On one hand we are grateful for the safety and prosperity of the modern world. On the other, we would be wise to question how much we attribute ease, comfort, and safety to God’s purposes. Could God ask us to go somewhere or do something that includes suffering? To contract disease? To lay down our lives? I admire the Judson family. In the face of incredible odds, great loss, and sometimes appalling treatment, they did not quit. I admire the women who served beside Adoniram Judson. These strong, gifted women were filled with vision of their own. Ann Judson opened doors in Burma with her amicable personality. Her Esther-like boldness in approaching and befriending Burmese royalty could have resulted in her death. Sarah Judson stayed in Burma after losing her first husband and all of her children, save one, and married Adoniram. She could have quit and gone home. But, together with her second husband, she pursued their God-given vision, even in terrible loss and grief, and stuck to the task they had received. The Judson family gave their lives for the Burmese people and walked out a bold vision to plant the Gospel in a faraway land.
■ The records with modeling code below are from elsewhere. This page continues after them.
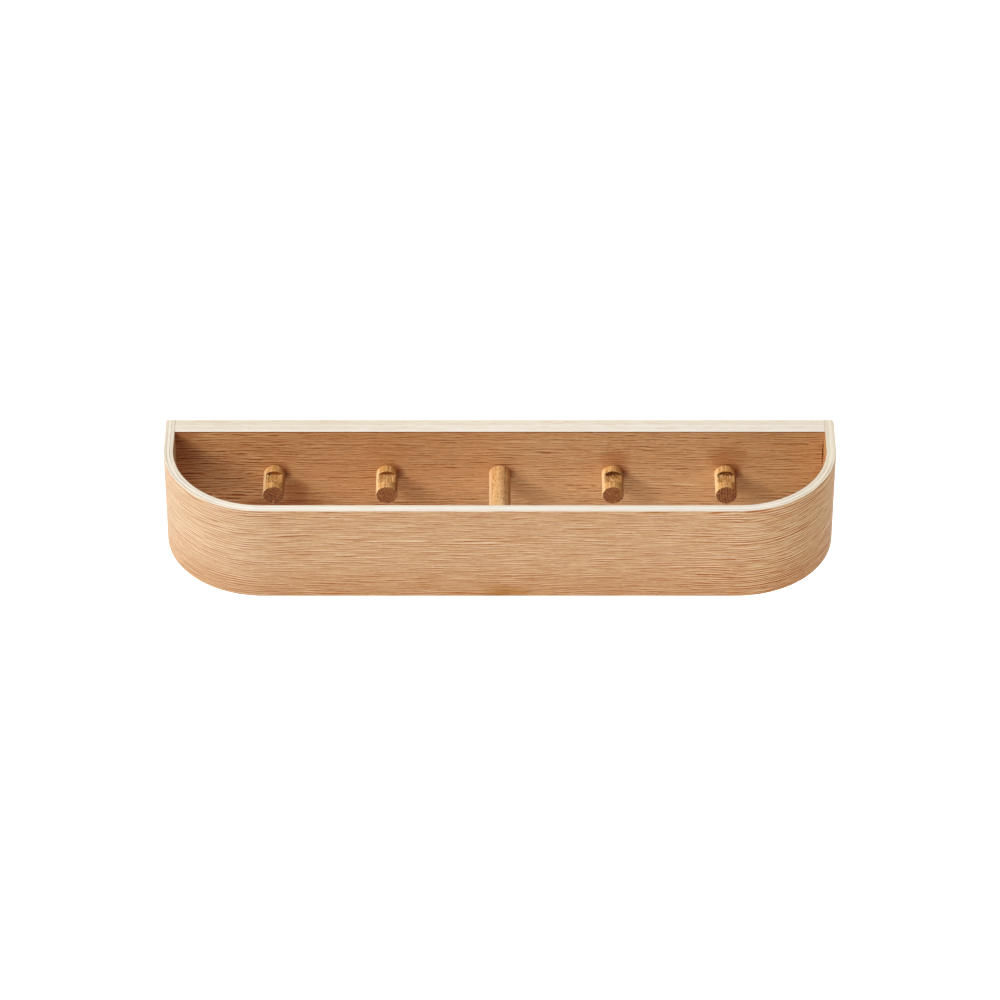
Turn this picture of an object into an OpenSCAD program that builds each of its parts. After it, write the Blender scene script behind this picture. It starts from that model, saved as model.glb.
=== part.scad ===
// Wall coat rack: a shallow oak tray, open above and below, with coat pegs behind its front.
// A band of bent plywood is glued round the ends of a straight plywood backboard, four pegs
// with a saddle for a coat loop stand on the board, and a centre dowel ties board and band.
// The origin is the middle of the face that lies on the wall. +X points to the right as seen
// from the room, +Y into the wall and +Z up. Lengths are in millimetres.

/* [Rack] */
// Width along the wall
rack_w = 620; // [500:5:800]
// Depth from the wall to the front of the band
rack_d = 136; // [112:1:170]
// Height of the band and of the backboard
rack_h = 100; // [80:1:130]
// Rounding sanded on the long edges of band and backboard
edge_r = 0.6; // [0.3:0.1:1.2]

/* [Bent band] */
// Thickness of the bent plywood
band_t = 9; // [7:0.5:12]
// Outer radius of the two front bends
bend_r = 93; // [40:1:112]
// Rounding of the outer corners where the band meets the wall
heel_r = 1.5; // [1:0.1:3]
// Depth of the centre dowel's socket in the band
band_socket = 4; // [3:0.5:5]

/* [Backboard] */
// Thickness of the backboard
board_t = 18; // [15:0.5:22]
// Depth of the peg sockets in the backboard
board_socket = 8; // [6:0.5:10]

/* [Pegs] */
// Diameter of the pegs and of the centre dowel
peg_d = 20; // [16:0.5:26]
// Distance from one peg to the next
peg_pitch = 105; // [80:1:125]
// How far a coat peg stands out from the backboard
peg_reach = 32; // [27:0.5:50]
// Rounding of a coat peg's free end
tip_r = 0.8; // [0.4:0.1:2]

/* [Saddle for a coat loop] */
// Full-round collar between the backboard and the saddle
collar_len = 8.5; // [6:0.5:12]
// Length of the saddle along the top of the peg
saddle_len = 16; // [12:0.5:19]
// Depth of the saddle below the top of the peg
saddle_depth = 4.2; // [2.5:0.1:5.5]
// Slope of the ramp at the front of the saddle, in degrees
ramp_angle = 45; // [35:1:60]

/* [Peg screws] */
// Diameter of a screw's shank
screw_d = 3.5; // [3:0.1:4.5]
// Diameter of its countersunk head
screw_head_d = 7; // [6:0.1:9]
// Length of the screw
screw_len = 30; // [24:1:36]
// Depth of the head below the wall face
screw_sink = 0.5; // [0.3:0.1:1.5]
// Length of the screw's point
screw_point = 4; // [2:0.5:6]

/* [Joint dowels] */
// Diameter of the dowels between band and backboard
dowel_d = 6; // [5:0.5:8]
// Length of a dowel
dowel_len = 30; // [20:1:40]
// Depth of a dowel in the band
dowel_in_band = 5; // [3:0.5:6]
// Distance of a dowel from the top or bottom edge
dowel_edge = 20; // [15:1:24]
// Chamfer on a dowel's ends
dowel_chamfer = 0.8; // [0.4:0.1:1.2]

/* [Keyholes] */
// Diameter of the hole that takes the wall screw's head
keyhole_d = 10; // [8:0.5:12]
// Width of the neck that the screw's shank slides up
neck_w = 5; // [4:0.5:6]
// Height of the head's hole above the middle of the board
keyhole_z = 13; // [10:1:20]
// Rise from the head's hole to the seat of the screw
keyhole_rise = 12; // [10:0.5:15]
// Depth of the keyhole
keyhole_depth = 10; // [8:0.5:12]
// Thickness of the lip that the head hangs behind
lip_t = 4; // [3:0.5:5]

/* [Fits] */
// Glue gap round a peg or a dowel
glue_gap = 0.1; // [0.05:0.05:0.3]
// Gap round a screw's shank in the backboard
screw_gap = 0.25; // [0.1:0.05:0.5]
// Free depth past the end of a dowel or of a screw's point
end_gap = 1; // [0.5:0.1:2]

/* [Hidden] */
$fn = 96;

// Columns of the five pegs, counted from the middle one
FAR_LEFT = -2;
LEFT = -1;
CENTRE = 0;
RIGHT = 1;
FAR_RIGHT = 2;
COLUMNS = [FAR_LEFT, LEFT, CENTRE, RIGHT, FAR_RIGHT];

// How far a cut runs past the face that it opens
over = 1;
peg_r = peg_d / 2;
// The backboard fits between the two ends of the band
board_w = rack_w - 2 * band_t;
// Straight length of the band's sides and of its front
side_len = rack_d - bend_r;
front_len = rack_w - 2 * bend_r;
// The root end of every peg stands on the bottom of its socket
root_y = -(board_t - board_socket);
centre_dowel_len = rack_d - band_t + band_socket + root_y;
coat_peg_len = board_socket + peg_reach;
// The screw's head sits in a 90 degree countersink
screw_rim = 0.3;
head_cone = (screw_head_d - screw_d) / 2;
cross_w = 0.9;
cross_span = 4.2;
cross_depth = 1.8;
dowel_z = rack_h / 2 - dowel_edge;
dowel_in_board = dowel_len - dowel_in_band;
// The keyholes lie midway between each outer peg and its neighbour
keyhole_x = peg_pitch * 3 / 2;

// Cylinder along +Y that starts at y
module rod_y(y, length, r) {
    translate([0, y, 0])
        rotate([-90, 0, 0])
            cylinder(h = length, r = r);
}

// Section of a sanded board: x across its thickness, y up its height
module eased_section(t, h) {
    translate([edge_r, -h / 2])
        square([t - 2 * edge_r, h]);
    translate([0, edge_r - h / 2])
        square([t, h - 2 * edge_r]);
    for (x = [edge_r, t - edge_r], y = [edge_r - h / 2, h / 2 - edge_r])
        translate([x, y])
            circle(r = edge_r);
}

// Straight length of board along +X, with its front face on the XZ plane
module straight_x(length, t) {
    rotate([90, 0, 90])
        linear_extrude(length)
            eased_section(t, rack_h);
}

// One side of the band, from the wall to the bend, mirrored for the left one
module band_side(side) {
    translate([side * (rack_w - band_t) / 2 - band_t / 2, 0, 0])
        rotate([90, 0, 0])
            linear_extrude(side_len)
                eased_section(band_t, rack_h);
}

// One bend of the band, a quarter turn round the bend's own centre
module band_bend(side) {
    translate([side * front_len / 2, -side_len, 0])
        rotate([0, 0, side > 0 ? -90 : 180])
            rotate_extrude(angle = 90)
                translate([bend_r - band_t, 0])
                    eased_section(band_t, rack_h);
}

// What sanding takes off the band's outer corner at the wall
module heel_cut(side) {
    translate([side * (rack_w / 2 - heel_r), -heel_r, 0])
        linear_extrude(rack_h + 2 * over, center = true)
            difference() {
                translate([side > 0 ? 0 : -heel_r - over, 0])
                    square(heel_r + over);
                circle(r = heel_r);
            }
}

// Hole for a joint dowel, from the joint's face along +X or -X
module dowel_hole(side, way, depth, z) {
    translate([side * board_w / 2, -board_t / 2, z])
        rotate([0, 90 * side * way, 0])
            cylinder(h = depth, r = dowel_d / 2 + glue_gap);
}

module front_band() {
    color("#dba878")
        difference() {
            union() {
                translate([-front_len / 2, -rack_d, 0])
                    straight_x(front_len, band_t);
                for (side = [-1, 1]) {
                    band_side(side);
                    band_bend(side);
                }
            }
            for (side = [-1, 1]) {
                heel_cut(side);
                for (z = [-dowel_z, dowel_z])
                    dowel_hole(side, 1, dowel_in_band, z);
            }
            rod_y(band_t - rack_d - band_socket, band_socket + over, peg_r + glue_gap);
        }
}

// Socket of a peg and the countersunk hole of its screw
module peg_seat() {
    rod_y(-board_t - over, board_socket + over, peg_r + glue_gap);
    rod_y(root_y - over, over - root_y, screw_d / 2 + screw_gap);
    rotate([90, 0, 0])
        translate([0, 0, -over])
            cylinder(
                h = over + screw_sink + screw_rim + head_cone,
                r1 = screw_head_d / 2 + screw_rim + screw_sink + over,
                r2 = screw_d / 2
            );
}

// Upright slot with round ends, cut from depth y0 to y1 behind the wall face
module upright_slot(width, y0, y1) {
    translate([0, -y0, keyhole_z])
        rotate([90, 0, 0])
            linear_extrude(y1 - y0) {
                circle(d = width);
                translate([-width / 2, 0])
                    square([width, keyhole_rise]);
                translate([0, keyhole_rise])
                    circle(d = width);
            }
}

// Keyhole: a round entry, a neck through the lip and a wider channel behind it
module keyhole_cut() {
    translate([0, 0, keyhole_z])
        rod_y(-keyhole_depth, keyhole_depth + over, keyhole_d / 2);
    upright_slot(neck_w, -over, lip_t);
    upright_slot(keyhole_d, lip_t, keyhole_depth);
}

module backboard() {
    color("#c98a5c")
        difference() {
            translate([-board_w / 2, -board_t, 0])
                straight_x(board_w, board_t);
            for (column = COLUMNS)
                translate([column * peg_pitch, 0, 0])
                    peg_seat();
            for (side = [-1, 1]) {
                translate([side * keyhole_x, 0, 0])
                    keyhole_cut();
                for (z = [-dowel_z, dowel_z])
                    dowel_hole(side, -1, dowel_in_board + end_gap, z);
            }
        }
}

// Turned rod from its root on the socket's bottom, out towards the room
module turned_rod(length, end_r) {
    translate([0, root_y, 0])
        rotate([90, 0, 0])
            rotate_extrude() {
                square([peg_r - end_r, length]);
                square([peg_r, length - end_r]);
                translate([peg_r - end_r, length - end_r])
                    circle(r = end_r);
            }
}

// Pilot hole in a root end, as deep as the screw reaches
module pilot_hole() {
    depth = screw_sink + screw_len + end_gap;
    rod_y(-depth, depth + root_y + over, screw_d / 2);
}

// Notch across the top: upright wall at the collar, flat floor and a ramp to the tip
module saddle_cut() {
    wall_y = -board_t - collar_len;
    floor_z = peg_r - saddle_depth;
    ramp_foot = wall_y - saddle_len + saddle_depth / tan(ramp_angle);
    rise = saddle_depth + over;
    rotate([90, 0, 90])
        linear_extrude(peg_d + 2 * over, center = true)
            polygon([
                [wall_y, floor_z],
                [wall_y, floor_z + rise],
                [ramp_foot - rise / tan(ramp_angle), floor_z + rise],
                [ramp_foot, floor_z]
            ]);
}

module coat_peg(column) {
    color("#d9a463")
        translate([column * peg_pitch, 0, 0])
            difference() {
                turned_rod(coat_peg_len, tip_r);
                saddle_cut();
                pilot_hole();
            }
}

module centre_dowel() {
    color("#dfb27c")
        difference() {
            turned_rod(centre_dowel_len, tip_r);
            pilot_hole();
        }
}

// Countersunk wood screw, driven from the wall face into the root of a peg
module peg_screw(column) {
    shank_r = screw_d / 2;
    head_r = screw_head_d / 2;
    color("#b9bcc0")
        translate([column * peg_pitch, -screw_sink, 0])
            rotate([90, 0, 0])
                difference() {
                    rotate_extrude()
                        polygon([
                            [0, 0],
                            [head_r, 0],
                            [head_r, screw_rim],
                            [shank_r, screw_rim + head_cone],
                            [shank_r, screw_len - screw_point],
                            [0, screw_len]
                        ]);
                    for (turn = [0, 90])
                        rotate([0, 0, turn])
                            translate([-cross_span / 2, -cross_w / 2, -over])
                                cube([cross_span, cross_w, cross_depth + over]);
                }
}

// Joint dowel, seated on the bottom of its hole in the band
module joint_dowel(side, level) {
    r = dowel_d / 2;
    c = dowel_chamfer;
    color("#e8d3ae")
        translate([side * (board_w / 2 + dowel_in_band), -board_t / 2, level * dowel_z])
            rotate([0, -90 * side, 0])
                rotate_extrude()
                    polygon([
                        [0, 0],
                        [r - c, 0],
                        [r, c],
                        [r, dowel_len - c],
                        [r - c, dowel_len],
                        [0, dowel_len]
                    ]);
}

backboard();
front_band();
coat_peg(FAR_LEFT);  // peg_far_left
coat_peg(LEFT);  // peg_left
centre_dowel();
coat_peg(RIGHT);  // peg_right
coat_peg(FAR_RIGHT);  // peg_far_right
peg_screw(FAR_LEFT);  // screw_far_left
peg_screw(LEFT);  // screw_left
peg_screw(CENTRE);  // screw_centre
peg_screw(RIGHT);  // screw_right
peg_screw(FAR_RIGHT);  // screw_far_right
joint_dowel(-1, 1);  // joint_dowel_left_upper
joint_dowel(-1, -1);  // joint_dowel_left_lower
joint_dowel(1, 1);  // joint_dowel_right_upper
joint_dowel(1, -1);  // joint_dowel_right_lower
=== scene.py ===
"""Wall coat rack of bent oak plywood: every visible piece and finish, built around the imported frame.

Meshes are in metres on the frame's own axes: +X right as seen from the room, +Y into the wall, +Z up,
origin in the middle of the face on the wall. Names that end in _mm are millimetres. Each mesh carries a
point attribute "grain" in millimetres: how far a point lies along the grain, below the face and across
the grain. The figure of the wood is worked out from it, so it follows each bend and each turned rod.
"""
import logging
import math
from dataclasses import dataclass, field, fields
from enum import Enum
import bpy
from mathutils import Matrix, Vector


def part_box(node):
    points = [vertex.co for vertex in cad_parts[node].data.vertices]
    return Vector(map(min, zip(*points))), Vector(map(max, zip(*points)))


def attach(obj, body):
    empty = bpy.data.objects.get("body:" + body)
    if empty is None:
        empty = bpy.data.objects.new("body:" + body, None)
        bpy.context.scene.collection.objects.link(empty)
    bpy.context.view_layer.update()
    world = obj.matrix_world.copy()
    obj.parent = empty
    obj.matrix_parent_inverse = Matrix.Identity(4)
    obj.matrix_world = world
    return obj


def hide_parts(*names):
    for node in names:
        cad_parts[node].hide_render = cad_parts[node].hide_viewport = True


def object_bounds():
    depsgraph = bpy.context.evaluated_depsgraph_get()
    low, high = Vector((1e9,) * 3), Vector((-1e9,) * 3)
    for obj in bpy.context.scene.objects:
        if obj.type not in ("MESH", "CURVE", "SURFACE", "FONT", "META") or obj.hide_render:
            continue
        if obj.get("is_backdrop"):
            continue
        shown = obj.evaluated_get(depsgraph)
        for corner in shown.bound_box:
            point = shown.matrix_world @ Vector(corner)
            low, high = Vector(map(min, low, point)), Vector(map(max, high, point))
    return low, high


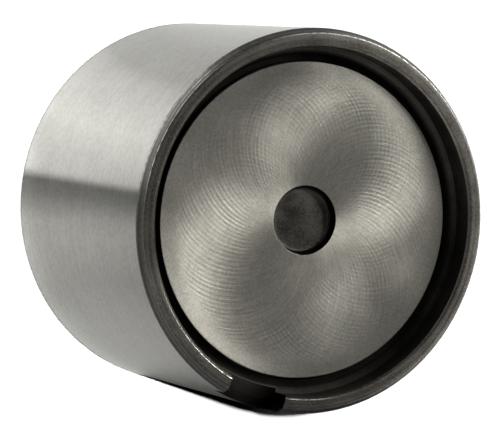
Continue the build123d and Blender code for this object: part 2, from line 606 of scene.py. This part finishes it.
def rim_outer_side(finish):
    """1 on the side towards azimuth 35, where the rim's outer edge is rubbed bright, and nearly
    0 on the other side."""
    bright_side = 35.0
    return finish.shop.remap(finish.towards(bright_side), -0.15, 0.45, 0.05, 1.0)


def tint_rim(finish):
    """Lighter scale on the +X side and towards azimuth 236. The inner edge is rubbed clean at
    the back and is a little darker in front, and the outer half is polished on the +X side."""
    shop = finish.shop
    light_side = 30.0
    left_side = 236.0
    rubbed_side = 120.0
    lighter = shop.remap(finish.towards(light_side), -0.6, 1.0, 0.75, 1.5)
    left = shop.remap(finish.towards(left_side), 0.85, 1.0, 0.0, 0.9)
    rubbed = shop.remap(finish.towards(rubbed_side), 0.0, 0.8, 0.75, 2.3)
    inner_start = RECESS_RADIUS + 0.2 * MM
    inner_edge = shop.remap(finish.radius, inner_start, RECESS_RADIUS + 0.35 * MM, rubbed, 1.0)
    outer_start = CHAMFER_TOP_RADIUS - 0.45 * MM
    outer_half = shop.remap(finish.radius, outer_start, CHAMFER_TOP_RADIUS - 0.1 * MM)
    polished = shop.plus(1.0, shop.times(rim_outer_side(finish), outer_half))
    finish.tint(shop.times(shop.plus(lighter, left), inner_edge, polished))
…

Might God ask the same from us?
The more I have studied perseverance, and the longer I have lived the more I have come to believe that the most powerful force for the advance of the Gospel is God’s determined people, and the most powerful force behind them is the glory of God. We cannot endure for long on our own. But, we can do all things through Christ who gives us strength! Even with the unsupportive influences of contemporary culture, we can follow Jesus Christ in His mission! It is Jesus who empowers us. It is Jesus who gives us grace. As Paul says, “But by the grace of God I am what I am, and his grace toward me was not in vain. On the contrary, I worked harder than any of them, though it was not I, but the grace of God that is with me.” (I Corinthians 15:10 ESV)
Morally courageous people see something that is more vivid than the rising sun, and more inspiring than a brilliant night sky. They see God – His sovereignty, His omnipotence, His omniscience, His omnipresence, above all they see His benevolence – revealed in Jesus Christ, a love and nearness that flows through their lives in witness and service. It is grounded in intimacy with God’s Word and His Holy Spirit. It is founded on God’s eternal truth and His boundless love. Its effect on us is profound. It helps us forgive. It helps us endure. It helps us move forward in faith. It helps us serve even when we hurt and our work seems pointless. Paul had this to say about suffering for Christ…
“For our light affliction, which is but for a moment, is working for us a far more exceeding and eternal weight of glory, while we do not look at the things which are seen, but at the things which are not seen. For the things which are seen are temporary, but the things which are not seen are eternal.” (2 Corinthians 4:17-18 NKJV)
My prayer is that each of us will so experience God’s glory and so comprehend the immeasurable goodness of God that we too will be able to endure all things for the sake of the fulfillment of God’s purposes in and through our lives!